» **Recorded data**
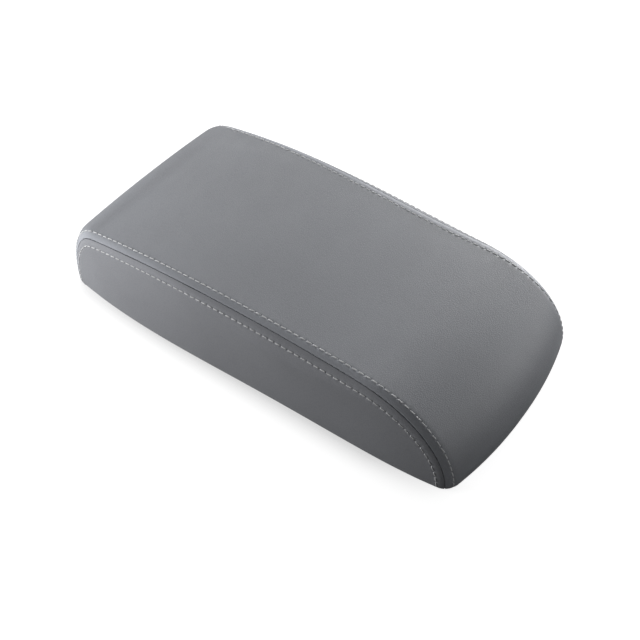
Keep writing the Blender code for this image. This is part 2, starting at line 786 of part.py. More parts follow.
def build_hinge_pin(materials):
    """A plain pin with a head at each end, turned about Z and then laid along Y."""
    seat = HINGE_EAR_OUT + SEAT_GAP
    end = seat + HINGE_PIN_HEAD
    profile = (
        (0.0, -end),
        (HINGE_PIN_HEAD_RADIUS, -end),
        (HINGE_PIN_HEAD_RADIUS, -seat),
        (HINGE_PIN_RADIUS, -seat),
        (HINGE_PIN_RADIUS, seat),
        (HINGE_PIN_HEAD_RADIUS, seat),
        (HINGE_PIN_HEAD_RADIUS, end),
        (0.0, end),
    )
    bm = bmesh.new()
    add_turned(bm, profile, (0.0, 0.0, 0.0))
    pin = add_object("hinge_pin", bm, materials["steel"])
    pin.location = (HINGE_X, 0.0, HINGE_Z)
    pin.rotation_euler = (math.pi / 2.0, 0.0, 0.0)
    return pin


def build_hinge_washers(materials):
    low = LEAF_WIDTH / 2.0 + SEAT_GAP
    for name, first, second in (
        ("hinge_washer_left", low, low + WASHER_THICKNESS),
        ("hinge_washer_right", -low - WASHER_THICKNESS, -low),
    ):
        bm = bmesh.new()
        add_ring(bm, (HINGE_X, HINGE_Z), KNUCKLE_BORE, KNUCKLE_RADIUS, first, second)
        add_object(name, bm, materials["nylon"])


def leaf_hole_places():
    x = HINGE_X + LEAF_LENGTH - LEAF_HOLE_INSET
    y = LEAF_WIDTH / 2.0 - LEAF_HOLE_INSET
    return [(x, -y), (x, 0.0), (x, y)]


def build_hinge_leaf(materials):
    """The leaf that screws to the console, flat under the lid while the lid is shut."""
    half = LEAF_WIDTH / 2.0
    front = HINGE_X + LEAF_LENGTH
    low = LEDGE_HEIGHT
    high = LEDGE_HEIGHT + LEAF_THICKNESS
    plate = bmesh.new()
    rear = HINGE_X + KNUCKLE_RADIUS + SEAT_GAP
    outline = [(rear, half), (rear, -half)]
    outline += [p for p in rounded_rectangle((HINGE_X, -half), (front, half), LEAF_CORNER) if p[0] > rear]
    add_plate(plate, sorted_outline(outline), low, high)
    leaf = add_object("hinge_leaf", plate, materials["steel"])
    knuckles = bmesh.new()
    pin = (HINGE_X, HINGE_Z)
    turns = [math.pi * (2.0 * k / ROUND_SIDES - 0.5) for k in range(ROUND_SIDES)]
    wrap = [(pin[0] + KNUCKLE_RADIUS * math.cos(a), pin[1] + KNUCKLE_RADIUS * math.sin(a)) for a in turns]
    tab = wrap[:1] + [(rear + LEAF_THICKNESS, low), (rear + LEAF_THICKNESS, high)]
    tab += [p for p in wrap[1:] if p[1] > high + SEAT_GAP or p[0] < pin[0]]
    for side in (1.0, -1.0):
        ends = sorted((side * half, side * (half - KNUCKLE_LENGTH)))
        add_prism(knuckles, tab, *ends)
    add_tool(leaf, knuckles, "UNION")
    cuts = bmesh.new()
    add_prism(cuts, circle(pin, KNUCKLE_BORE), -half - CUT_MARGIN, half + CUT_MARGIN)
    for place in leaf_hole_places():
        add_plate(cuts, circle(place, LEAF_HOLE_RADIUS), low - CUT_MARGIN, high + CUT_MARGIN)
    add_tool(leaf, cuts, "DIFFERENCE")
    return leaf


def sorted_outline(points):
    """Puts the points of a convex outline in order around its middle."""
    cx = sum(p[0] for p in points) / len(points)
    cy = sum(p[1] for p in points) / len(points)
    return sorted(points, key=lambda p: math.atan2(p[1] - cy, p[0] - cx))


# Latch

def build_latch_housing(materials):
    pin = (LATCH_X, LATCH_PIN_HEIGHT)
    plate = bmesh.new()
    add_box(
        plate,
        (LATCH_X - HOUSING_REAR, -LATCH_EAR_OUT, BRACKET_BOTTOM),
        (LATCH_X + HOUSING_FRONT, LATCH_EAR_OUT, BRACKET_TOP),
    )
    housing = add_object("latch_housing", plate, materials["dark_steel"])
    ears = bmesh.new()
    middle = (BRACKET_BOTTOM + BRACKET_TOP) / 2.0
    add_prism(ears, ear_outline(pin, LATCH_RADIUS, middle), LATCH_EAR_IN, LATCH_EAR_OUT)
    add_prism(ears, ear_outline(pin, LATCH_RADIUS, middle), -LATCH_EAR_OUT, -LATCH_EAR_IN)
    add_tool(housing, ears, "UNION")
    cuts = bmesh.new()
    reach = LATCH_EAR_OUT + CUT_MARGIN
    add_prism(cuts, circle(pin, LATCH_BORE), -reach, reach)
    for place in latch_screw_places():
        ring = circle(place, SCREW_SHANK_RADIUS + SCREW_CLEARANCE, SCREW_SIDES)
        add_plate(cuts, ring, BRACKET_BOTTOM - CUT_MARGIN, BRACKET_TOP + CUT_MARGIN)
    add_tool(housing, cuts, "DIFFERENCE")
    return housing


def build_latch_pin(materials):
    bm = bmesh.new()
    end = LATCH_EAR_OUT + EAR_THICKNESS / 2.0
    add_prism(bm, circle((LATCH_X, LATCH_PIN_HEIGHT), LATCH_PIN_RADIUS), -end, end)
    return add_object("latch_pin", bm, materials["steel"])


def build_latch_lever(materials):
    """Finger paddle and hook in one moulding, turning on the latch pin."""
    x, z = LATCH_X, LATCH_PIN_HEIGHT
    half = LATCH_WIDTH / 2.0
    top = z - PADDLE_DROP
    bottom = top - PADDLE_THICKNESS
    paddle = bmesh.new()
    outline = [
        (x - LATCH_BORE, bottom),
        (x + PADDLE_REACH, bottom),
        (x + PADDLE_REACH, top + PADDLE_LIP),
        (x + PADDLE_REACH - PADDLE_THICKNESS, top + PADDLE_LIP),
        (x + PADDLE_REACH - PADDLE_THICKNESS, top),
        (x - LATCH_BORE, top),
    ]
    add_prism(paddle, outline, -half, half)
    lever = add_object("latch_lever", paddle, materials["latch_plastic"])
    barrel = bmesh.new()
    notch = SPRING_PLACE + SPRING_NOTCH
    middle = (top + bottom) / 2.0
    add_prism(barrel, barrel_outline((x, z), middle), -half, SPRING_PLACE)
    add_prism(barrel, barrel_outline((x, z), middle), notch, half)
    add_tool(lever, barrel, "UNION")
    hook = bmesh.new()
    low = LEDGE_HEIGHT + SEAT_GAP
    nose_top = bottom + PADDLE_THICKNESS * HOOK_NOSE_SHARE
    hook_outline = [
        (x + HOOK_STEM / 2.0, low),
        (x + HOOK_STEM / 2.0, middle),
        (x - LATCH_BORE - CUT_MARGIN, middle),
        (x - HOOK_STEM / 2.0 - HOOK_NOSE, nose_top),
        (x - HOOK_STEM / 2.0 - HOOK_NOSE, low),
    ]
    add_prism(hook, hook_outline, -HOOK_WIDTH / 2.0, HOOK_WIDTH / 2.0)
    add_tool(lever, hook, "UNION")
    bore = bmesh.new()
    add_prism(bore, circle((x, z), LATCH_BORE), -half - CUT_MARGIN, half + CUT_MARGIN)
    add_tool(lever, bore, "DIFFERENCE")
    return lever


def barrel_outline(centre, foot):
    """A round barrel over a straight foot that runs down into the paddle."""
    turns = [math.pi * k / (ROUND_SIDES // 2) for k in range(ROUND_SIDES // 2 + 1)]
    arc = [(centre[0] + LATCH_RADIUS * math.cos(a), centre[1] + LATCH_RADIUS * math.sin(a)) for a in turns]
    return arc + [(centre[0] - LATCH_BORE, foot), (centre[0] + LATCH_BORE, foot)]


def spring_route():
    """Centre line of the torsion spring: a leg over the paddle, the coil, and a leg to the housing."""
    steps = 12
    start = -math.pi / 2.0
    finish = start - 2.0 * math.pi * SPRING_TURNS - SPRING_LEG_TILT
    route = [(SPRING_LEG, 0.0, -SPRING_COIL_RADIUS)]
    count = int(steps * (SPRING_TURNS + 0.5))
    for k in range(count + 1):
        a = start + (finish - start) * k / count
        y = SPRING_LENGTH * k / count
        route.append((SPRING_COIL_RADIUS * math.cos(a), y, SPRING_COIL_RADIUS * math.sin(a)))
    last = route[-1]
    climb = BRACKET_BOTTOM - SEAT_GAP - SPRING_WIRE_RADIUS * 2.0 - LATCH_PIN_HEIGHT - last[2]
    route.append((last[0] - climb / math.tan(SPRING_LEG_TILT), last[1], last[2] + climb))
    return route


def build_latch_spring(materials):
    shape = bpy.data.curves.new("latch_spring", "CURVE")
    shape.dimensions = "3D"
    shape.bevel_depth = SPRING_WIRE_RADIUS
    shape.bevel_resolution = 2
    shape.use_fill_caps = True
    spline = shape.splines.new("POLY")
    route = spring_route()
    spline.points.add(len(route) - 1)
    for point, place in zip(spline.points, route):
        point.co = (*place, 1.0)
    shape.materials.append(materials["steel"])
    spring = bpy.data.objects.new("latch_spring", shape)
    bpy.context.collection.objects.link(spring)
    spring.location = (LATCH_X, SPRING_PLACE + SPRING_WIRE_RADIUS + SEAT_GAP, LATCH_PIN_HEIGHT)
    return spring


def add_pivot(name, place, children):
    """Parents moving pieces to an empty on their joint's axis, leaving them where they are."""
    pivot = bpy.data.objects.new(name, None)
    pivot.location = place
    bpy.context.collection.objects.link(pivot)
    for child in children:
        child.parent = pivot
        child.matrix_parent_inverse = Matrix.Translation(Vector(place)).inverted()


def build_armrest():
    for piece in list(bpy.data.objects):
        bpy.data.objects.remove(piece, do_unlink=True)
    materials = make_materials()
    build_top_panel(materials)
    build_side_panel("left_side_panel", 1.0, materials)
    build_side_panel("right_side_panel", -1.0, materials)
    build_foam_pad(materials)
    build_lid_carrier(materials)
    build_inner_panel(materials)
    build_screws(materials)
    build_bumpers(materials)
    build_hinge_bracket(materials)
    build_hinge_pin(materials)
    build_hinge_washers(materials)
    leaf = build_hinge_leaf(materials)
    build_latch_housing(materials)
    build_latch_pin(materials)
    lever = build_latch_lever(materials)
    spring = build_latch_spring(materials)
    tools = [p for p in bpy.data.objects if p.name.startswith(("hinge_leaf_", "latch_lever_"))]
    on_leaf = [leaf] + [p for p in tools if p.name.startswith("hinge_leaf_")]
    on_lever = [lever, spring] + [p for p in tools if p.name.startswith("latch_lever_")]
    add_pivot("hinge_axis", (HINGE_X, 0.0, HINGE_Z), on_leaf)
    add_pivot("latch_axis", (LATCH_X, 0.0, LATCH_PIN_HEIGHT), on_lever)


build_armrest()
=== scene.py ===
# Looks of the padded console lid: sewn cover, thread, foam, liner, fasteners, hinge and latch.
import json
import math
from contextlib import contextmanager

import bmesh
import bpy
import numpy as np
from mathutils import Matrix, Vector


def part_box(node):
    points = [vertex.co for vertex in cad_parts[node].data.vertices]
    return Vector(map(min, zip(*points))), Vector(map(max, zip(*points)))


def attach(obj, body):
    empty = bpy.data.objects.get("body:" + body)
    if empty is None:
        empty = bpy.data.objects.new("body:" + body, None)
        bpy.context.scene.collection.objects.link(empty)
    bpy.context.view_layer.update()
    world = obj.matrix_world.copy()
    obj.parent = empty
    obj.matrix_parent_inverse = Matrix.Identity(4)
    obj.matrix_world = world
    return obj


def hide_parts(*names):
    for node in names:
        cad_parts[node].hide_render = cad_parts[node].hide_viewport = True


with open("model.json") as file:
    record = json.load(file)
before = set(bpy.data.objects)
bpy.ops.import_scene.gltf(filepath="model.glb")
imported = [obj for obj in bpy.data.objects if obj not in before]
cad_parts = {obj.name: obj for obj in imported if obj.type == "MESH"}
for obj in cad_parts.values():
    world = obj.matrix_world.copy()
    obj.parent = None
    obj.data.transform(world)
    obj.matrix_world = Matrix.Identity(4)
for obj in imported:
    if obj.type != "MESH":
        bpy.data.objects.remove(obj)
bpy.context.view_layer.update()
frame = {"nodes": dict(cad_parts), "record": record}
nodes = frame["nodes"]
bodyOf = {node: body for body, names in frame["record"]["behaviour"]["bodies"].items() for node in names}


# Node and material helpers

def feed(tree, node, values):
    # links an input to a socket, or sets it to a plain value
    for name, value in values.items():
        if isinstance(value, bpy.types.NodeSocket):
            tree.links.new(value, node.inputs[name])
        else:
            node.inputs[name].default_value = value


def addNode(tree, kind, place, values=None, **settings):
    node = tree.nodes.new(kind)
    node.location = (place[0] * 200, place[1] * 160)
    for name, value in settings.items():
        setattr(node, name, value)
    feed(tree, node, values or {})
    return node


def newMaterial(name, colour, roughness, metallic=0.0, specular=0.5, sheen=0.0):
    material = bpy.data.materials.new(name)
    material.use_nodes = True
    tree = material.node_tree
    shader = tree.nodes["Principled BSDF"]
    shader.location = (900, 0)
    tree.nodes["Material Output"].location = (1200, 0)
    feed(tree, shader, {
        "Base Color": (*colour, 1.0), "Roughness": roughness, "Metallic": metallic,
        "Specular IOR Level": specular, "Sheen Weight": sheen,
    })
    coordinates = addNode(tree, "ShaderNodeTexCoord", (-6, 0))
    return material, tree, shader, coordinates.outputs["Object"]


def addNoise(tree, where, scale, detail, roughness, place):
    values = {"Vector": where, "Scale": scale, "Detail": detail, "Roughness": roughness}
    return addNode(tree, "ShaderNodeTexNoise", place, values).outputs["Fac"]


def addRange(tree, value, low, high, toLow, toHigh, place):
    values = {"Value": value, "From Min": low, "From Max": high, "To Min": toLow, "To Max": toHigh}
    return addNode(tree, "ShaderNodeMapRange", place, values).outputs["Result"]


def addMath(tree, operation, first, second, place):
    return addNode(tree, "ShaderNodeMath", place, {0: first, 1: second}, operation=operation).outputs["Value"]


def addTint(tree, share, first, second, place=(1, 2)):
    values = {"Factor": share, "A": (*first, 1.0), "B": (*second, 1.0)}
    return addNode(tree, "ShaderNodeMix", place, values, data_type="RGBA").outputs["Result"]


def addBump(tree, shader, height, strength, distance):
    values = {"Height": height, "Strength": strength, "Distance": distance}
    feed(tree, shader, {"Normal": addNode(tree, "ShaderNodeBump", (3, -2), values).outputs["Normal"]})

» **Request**
Word for word, quote the lines of the material from the first line through the line with "return [(x, -y), (x, 0.0), (x, y)]", both ends included.

» **Response**
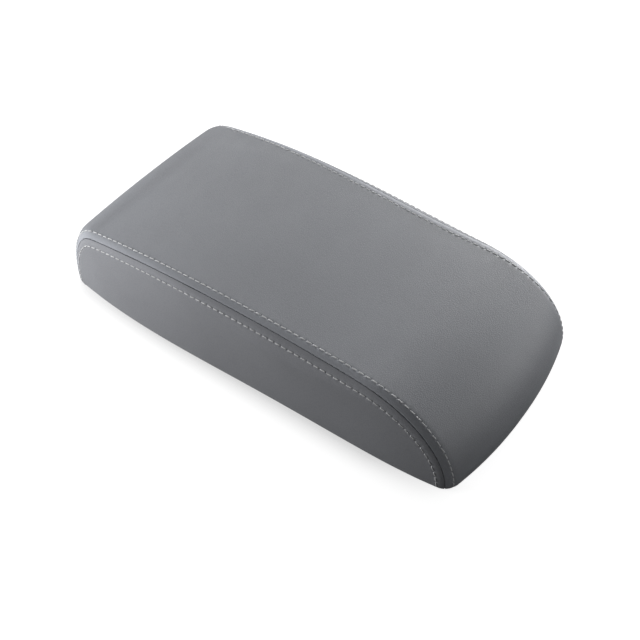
Keep writing the Blender code for this image. This is part 2, starting at line 786 of part.py. More parts follow.
def build_hinge_pin(materials):
    """A plain pin with a head at each end, turned about Z and then laid along Y."""
    seat = HINGE_EAR_OUT + SEAT_GAP
    end = seat + HINGE_PIN_HEAD
    profile = (
        (0.0, -end),
        (HINGE_PIN_HEAD_RADIUS, -end),
        (HINGE_PIN_HEAD_RADIUS, -seat),
        (HINGE_PIN_RADIUS, -seat),
        (HINGE_PIN_RADIUS, seat),
        (HINGE_PIN_HEAD_RADIUS, seat),
        (HINGE_PIN_HEAD_RADIUS, end),
        (0.0, end),
    )
    bm = bmesh.new()
    add_turned(bm, profile, (0.0, 0.0, 0.0))
    pin = add_object("hinge_pin", bm, materials["steel"])
    pin.location = (HINGE_X, 0.0, HINGE_Z)
    pin.rotation_euler = (math.pi / 2.0, 0.0, 0.0)
    return pin


def build_hinge_washers(materials):
    low = LEAF_WIDTH / 2.0 + SEAT_GAP
    for name, first, second in (
        ("hinge_washer_left", low, low + WASHER_THICKNESS),
        ("hinge_washer_right", -low - WASHER_THICKNESS, -low),
    ):
        bm = bmesh.new()
        add_ring(bm, (HINGE_X, HINGE_Z), KNUCKLE_BORE, KNUCKLE_RADIUS, first, second)
        add_object(name, bm, materials["nylon"])


def leaf_hole_places():
    x = HINGE_X + LEAF_LENGTH - LEAF_HOLE_INSET
    y = LEAF_WIDTH / 2.0 - LEAF_HOLE_INSET
    return [(x, -y), (x, 0.0), (x, y)]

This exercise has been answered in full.